- _TASK BRIEF_: Report every line in the listing below where the string "from" shows up.

- _DATASET CONTENT_:
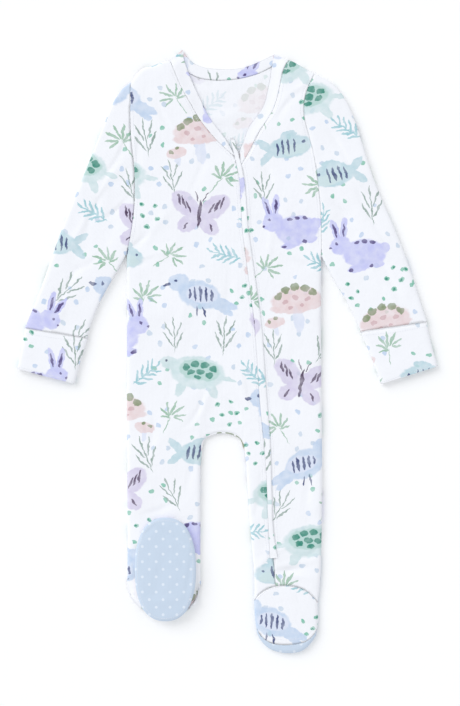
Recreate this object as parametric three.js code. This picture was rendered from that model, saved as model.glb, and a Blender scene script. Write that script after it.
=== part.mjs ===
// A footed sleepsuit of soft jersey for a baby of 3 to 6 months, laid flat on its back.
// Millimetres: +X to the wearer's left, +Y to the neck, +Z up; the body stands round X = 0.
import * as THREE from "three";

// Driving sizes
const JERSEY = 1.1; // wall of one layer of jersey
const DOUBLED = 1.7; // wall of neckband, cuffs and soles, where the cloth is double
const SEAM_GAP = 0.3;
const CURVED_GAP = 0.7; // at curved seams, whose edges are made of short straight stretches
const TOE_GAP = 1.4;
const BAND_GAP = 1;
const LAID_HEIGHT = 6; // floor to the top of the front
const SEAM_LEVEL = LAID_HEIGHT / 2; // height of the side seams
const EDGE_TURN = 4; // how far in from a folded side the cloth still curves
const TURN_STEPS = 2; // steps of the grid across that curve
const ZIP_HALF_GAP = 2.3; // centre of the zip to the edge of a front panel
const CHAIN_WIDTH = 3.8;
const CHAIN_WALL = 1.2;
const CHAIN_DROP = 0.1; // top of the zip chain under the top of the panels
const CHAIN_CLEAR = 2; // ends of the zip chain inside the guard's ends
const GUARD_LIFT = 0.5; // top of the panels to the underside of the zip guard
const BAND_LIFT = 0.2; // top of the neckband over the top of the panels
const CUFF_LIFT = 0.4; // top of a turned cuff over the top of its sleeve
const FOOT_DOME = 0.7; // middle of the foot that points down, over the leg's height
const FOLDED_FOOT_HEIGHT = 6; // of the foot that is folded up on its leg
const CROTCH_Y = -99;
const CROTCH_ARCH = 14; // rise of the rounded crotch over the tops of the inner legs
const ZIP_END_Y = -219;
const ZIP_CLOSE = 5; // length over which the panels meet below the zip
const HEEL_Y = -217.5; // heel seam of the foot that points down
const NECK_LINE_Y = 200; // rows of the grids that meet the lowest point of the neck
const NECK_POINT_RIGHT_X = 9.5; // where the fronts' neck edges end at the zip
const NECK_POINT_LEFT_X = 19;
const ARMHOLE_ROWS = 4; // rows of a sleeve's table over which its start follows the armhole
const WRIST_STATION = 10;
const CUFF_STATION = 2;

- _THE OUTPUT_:
Recreate this object as parametric three.js code. This picture was rendered from that model, saved as model.glb, and a Blender scene script. Write that script after it.
import * as THREE from "three";
const EDGE_TURN = 4; // how far in from a folded side the cloth still curves